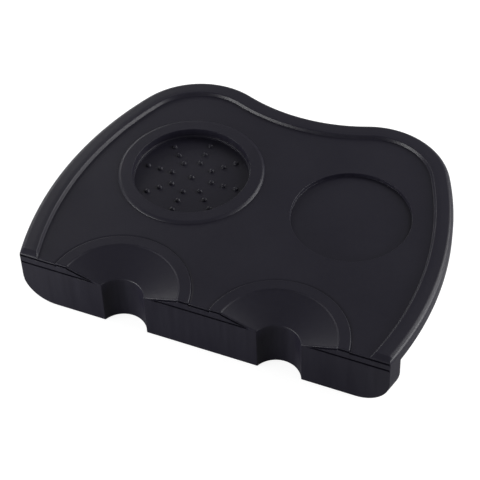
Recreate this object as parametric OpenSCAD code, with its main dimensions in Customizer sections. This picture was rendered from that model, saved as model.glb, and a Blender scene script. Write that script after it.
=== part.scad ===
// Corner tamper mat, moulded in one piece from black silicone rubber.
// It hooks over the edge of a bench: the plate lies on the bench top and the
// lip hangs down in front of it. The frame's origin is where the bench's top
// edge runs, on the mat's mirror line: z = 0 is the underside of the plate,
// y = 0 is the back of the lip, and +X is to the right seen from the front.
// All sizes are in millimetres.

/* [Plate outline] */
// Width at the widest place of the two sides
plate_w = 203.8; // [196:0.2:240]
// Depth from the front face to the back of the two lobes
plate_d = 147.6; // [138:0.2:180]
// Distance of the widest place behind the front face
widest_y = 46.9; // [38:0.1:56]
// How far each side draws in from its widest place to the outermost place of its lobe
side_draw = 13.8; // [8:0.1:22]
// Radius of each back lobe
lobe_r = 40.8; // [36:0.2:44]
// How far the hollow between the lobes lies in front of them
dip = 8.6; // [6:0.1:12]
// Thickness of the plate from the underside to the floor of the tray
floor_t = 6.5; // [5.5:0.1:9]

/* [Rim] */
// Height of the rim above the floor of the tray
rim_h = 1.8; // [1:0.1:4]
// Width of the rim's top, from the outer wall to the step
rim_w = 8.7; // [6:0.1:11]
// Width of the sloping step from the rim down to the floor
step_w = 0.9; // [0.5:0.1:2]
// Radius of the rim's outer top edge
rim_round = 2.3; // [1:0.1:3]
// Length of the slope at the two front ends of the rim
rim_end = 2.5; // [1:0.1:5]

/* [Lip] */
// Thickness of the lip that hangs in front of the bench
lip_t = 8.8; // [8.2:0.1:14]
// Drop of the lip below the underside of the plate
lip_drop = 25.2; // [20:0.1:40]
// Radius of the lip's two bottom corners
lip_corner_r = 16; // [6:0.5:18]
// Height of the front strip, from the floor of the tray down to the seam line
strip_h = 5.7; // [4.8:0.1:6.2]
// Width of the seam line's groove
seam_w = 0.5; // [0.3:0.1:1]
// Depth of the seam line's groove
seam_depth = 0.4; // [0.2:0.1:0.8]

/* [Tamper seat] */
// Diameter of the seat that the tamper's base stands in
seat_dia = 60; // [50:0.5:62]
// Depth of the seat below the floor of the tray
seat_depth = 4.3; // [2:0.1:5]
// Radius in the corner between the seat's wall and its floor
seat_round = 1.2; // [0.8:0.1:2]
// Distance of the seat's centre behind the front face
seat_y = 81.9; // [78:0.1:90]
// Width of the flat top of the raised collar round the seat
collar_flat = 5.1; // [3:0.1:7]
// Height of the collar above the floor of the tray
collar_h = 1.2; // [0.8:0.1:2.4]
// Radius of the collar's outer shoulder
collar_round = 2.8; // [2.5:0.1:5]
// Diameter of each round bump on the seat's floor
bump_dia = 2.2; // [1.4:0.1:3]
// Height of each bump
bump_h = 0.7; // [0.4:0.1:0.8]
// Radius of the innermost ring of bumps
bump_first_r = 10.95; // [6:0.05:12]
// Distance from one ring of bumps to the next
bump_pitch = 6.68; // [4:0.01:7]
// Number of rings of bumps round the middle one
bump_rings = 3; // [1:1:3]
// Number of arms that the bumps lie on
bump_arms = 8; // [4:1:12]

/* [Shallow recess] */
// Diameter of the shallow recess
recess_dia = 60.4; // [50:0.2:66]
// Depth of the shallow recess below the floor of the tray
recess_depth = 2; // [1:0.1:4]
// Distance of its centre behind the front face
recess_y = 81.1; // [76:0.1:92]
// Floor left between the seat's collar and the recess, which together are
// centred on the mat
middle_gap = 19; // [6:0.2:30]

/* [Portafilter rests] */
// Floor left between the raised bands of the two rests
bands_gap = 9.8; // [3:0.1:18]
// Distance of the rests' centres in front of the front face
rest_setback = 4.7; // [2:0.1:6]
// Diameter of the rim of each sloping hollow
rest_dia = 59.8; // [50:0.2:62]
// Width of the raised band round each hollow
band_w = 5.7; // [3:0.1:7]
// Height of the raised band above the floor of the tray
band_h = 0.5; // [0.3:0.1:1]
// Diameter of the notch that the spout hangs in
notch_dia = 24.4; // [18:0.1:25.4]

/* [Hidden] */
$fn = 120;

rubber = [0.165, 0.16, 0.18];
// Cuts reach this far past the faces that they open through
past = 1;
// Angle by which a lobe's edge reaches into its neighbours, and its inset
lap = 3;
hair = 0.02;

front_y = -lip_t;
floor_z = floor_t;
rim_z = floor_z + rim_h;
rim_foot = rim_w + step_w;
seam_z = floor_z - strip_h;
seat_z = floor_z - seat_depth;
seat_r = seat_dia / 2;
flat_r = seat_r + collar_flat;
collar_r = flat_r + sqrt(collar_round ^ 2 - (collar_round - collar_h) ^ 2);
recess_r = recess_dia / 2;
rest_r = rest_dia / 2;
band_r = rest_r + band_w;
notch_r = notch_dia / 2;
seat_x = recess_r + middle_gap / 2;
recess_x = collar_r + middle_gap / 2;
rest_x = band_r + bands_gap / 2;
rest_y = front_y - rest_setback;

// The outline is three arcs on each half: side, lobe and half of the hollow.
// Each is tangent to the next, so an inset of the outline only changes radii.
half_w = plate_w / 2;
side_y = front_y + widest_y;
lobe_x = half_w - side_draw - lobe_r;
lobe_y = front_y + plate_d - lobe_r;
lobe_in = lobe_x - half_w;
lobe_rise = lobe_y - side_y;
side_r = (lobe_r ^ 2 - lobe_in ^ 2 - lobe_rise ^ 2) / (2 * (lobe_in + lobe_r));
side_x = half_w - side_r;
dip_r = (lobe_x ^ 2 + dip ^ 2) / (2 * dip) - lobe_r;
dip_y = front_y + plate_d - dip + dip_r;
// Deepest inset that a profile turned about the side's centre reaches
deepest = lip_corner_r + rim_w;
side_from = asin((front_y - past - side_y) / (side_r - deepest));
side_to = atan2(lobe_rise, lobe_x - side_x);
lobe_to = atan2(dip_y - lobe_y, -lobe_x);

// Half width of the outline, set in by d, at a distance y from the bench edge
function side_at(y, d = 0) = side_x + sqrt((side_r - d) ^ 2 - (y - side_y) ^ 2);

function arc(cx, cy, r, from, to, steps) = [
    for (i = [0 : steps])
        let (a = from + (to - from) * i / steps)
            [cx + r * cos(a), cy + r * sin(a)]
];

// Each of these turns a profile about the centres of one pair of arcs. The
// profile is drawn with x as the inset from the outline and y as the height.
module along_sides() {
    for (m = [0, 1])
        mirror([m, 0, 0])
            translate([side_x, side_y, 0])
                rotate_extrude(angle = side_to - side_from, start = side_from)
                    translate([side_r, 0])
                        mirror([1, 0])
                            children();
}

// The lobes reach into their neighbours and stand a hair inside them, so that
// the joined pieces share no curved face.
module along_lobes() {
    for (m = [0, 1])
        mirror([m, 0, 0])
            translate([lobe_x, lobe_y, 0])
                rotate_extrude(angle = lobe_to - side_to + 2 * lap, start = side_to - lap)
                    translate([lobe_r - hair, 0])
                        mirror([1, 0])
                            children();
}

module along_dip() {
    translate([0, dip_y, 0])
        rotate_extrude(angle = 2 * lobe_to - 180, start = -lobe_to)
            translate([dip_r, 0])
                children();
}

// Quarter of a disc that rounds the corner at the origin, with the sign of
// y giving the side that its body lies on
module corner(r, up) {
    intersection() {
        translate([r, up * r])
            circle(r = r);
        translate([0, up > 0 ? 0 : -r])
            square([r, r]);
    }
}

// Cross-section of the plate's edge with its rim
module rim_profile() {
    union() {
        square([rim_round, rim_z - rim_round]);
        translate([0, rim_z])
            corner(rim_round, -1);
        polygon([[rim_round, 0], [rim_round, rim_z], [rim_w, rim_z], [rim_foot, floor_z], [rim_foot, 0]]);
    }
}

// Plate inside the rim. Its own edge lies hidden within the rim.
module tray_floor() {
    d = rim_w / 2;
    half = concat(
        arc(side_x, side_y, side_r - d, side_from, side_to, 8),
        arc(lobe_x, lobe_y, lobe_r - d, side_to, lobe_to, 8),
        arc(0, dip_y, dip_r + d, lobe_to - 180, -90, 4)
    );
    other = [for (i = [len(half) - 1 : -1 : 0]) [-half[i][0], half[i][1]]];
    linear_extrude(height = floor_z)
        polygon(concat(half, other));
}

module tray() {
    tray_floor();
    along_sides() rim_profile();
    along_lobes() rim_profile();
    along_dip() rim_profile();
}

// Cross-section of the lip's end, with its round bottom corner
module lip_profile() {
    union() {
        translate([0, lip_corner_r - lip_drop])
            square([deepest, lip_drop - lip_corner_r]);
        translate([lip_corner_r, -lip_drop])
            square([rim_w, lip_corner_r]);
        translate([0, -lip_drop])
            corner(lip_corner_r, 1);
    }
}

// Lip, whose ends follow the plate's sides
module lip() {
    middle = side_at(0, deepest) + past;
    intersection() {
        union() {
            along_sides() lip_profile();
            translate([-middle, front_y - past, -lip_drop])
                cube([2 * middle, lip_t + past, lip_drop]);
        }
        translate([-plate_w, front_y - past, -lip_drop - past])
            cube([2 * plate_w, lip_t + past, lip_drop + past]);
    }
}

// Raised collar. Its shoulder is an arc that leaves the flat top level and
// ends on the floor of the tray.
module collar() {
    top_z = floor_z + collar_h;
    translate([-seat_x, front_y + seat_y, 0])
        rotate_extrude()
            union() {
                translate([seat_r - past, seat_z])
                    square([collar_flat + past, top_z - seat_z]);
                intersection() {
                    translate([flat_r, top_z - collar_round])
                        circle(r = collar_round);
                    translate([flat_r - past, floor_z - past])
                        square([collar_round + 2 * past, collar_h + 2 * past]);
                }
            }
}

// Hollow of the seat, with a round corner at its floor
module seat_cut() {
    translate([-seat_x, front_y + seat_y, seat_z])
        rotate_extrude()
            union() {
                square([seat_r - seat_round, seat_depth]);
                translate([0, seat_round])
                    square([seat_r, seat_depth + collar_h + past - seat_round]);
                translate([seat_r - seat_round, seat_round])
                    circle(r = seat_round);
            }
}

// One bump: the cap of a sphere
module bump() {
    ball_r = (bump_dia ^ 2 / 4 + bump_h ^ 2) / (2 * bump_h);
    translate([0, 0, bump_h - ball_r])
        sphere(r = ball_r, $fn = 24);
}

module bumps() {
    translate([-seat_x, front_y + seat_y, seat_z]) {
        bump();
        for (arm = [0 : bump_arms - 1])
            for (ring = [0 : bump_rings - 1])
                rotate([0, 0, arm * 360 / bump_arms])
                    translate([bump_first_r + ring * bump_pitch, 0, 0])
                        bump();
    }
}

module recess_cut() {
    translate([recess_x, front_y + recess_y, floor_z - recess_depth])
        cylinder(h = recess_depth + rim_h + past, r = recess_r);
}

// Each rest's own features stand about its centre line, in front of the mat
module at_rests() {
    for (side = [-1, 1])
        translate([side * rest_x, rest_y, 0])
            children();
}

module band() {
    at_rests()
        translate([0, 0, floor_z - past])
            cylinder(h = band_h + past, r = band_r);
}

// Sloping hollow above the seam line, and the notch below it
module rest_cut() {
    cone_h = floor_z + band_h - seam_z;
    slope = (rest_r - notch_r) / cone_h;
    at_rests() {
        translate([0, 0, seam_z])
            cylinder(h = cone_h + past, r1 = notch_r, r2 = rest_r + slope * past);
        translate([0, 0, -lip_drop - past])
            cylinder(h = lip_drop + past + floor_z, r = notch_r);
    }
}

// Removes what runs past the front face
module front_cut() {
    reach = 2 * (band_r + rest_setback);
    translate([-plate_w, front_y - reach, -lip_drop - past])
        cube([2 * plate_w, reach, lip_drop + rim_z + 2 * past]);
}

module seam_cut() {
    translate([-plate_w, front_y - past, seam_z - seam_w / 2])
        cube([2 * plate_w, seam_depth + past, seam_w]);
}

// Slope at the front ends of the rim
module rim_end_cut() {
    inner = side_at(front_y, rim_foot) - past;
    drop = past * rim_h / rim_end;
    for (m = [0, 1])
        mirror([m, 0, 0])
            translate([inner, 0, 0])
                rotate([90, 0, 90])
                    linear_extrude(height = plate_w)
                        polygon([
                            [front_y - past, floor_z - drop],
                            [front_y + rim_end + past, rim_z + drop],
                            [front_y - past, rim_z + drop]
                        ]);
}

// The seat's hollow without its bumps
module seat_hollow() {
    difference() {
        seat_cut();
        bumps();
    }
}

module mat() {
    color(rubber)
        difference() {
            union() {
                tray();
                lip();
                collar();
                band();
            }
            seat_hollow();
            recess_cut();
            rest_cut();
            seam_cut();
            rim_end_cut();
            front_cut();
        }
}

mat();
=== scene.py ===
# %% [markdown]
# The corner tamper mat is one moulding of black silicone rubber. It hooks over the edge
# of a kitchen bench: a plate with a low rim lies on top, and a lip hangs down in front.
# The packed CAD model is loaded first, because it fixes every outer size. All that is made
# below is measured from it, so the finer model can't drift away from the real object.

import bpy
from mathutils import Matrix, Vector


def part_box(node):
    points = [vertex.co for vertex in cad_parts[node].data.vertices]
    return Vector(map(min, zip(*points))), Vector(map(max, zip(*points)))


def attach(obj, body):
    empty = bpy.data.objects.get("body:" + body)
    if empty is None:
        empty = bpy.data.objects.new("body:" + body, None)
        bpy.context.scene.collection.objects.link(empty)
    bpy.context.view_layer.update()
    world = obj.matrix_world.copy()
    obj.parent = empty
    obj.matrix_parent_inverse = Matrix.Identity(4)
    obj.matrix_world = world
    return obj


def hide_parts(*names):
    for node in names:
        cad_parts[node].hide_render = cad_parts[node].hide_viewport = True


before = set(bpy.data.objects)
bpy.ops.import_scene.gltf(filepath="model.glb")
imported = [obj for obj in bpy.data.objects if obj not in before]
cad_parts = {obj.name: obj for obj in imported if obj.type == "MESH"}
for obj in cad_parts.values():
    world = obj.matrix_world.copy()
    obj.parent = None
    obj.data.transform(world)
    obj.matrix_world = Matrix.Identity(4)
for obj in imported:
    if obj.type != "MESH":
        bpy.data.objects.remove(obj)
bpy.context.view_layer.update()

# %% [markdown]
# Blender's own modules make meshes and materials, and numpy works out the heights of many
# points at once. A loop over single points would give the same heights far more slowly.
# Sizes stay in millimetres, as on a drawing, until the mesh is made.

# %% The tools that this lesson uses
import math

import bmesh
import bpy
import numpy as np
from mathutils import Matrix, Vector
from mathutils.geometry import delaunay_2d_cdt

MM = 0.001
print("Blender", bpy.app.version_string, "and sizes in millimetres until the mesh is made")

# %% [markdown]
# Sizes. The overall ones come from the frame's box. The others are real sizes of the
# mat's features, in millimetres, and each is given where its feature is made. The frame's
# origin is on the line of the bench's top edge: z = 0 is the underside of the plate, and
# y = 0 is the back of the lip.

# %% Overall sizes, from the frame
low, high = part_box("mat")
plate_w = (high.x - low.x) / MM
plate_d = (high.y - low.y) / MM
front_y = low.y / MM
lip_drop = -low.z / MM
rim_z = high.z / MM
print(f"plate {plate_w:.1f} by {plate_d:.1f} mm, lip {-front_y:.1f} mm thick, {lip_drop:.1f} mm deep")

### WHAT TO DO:
Print only the lines from the top of the data above down to the line holding "rim_end = 2.5; // [1:0.1:5]", inclusive.

### ANSWER TO THE EXERCISE:
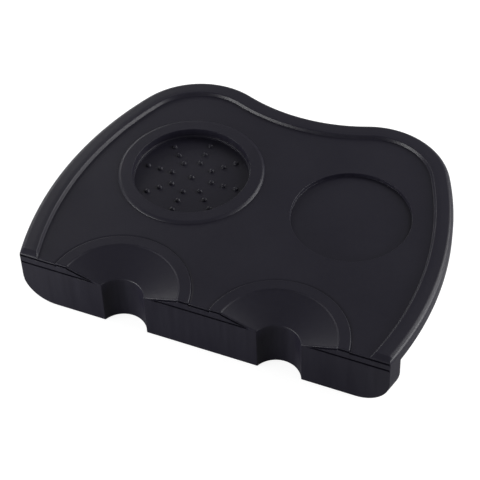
Recreate this object as parametric OpenSCAD code, with its main dimensions in Customizer sections. This picture was rendered from that model, saved as model.glb, and a Blender scene script. Write that script after it.
=== part.scad ===
// Corner tamper mat, moulded in one piece from black silicone rubber.
// It hooks over the edge of a bench: the plate lies on the bench top and the
// lip hangs down in front of it. The frame's origin is where the bench's top
// edge runs, on the mat's mirror line: z = 0 is the underside of the plate,
// y = 0 is the back of the lip, and +X is to the right seen from the front.
// All sizes are in millimetres.

/* [Plate outline] */
// Width at the widest place of the two sides
plate_w = 203.8; // [196:0.2:240]
// Depth from the front face to the back of the two lobes
plate_d = 147.6; // [138:0.2:180]
// Distance of the widest place behind the front face
widest_y = 46.9; // [38:0.1:56]
// How far each side draws in from its widest place to the outermost place of its lobe
side_draw = 13.8; // [8:0.1:22]
// Radius of each back lobe
lobe_r = 40.8; // [36:0.2:44]
// How far the hollow between the lobes lies in front of them
dip = 8.6; // [6:0.1:12]
// Thickness of the plate from the underside to the floor of the tray
floor_t = 6.5; // [5.5:0.1:9]

/* [Rim] */
// Height of the rim above the floor of the tray
rim_h = 1.8; // [1:0.1:4]
// Width of the rim's top, from the outer wall to the step
rim_w = 8.7; // [6:0.1:11]
// Width of the sloping step from the rim down to the floor
step_w = 0.9; // [0.5:0.1:2]
// Radius of the rim's outer top edge
rim_round = 2.3; // [1:0.1:3]
// Length of the slope at the two front ends of the rim
rim_end = 2.5; // [1:0.1:5]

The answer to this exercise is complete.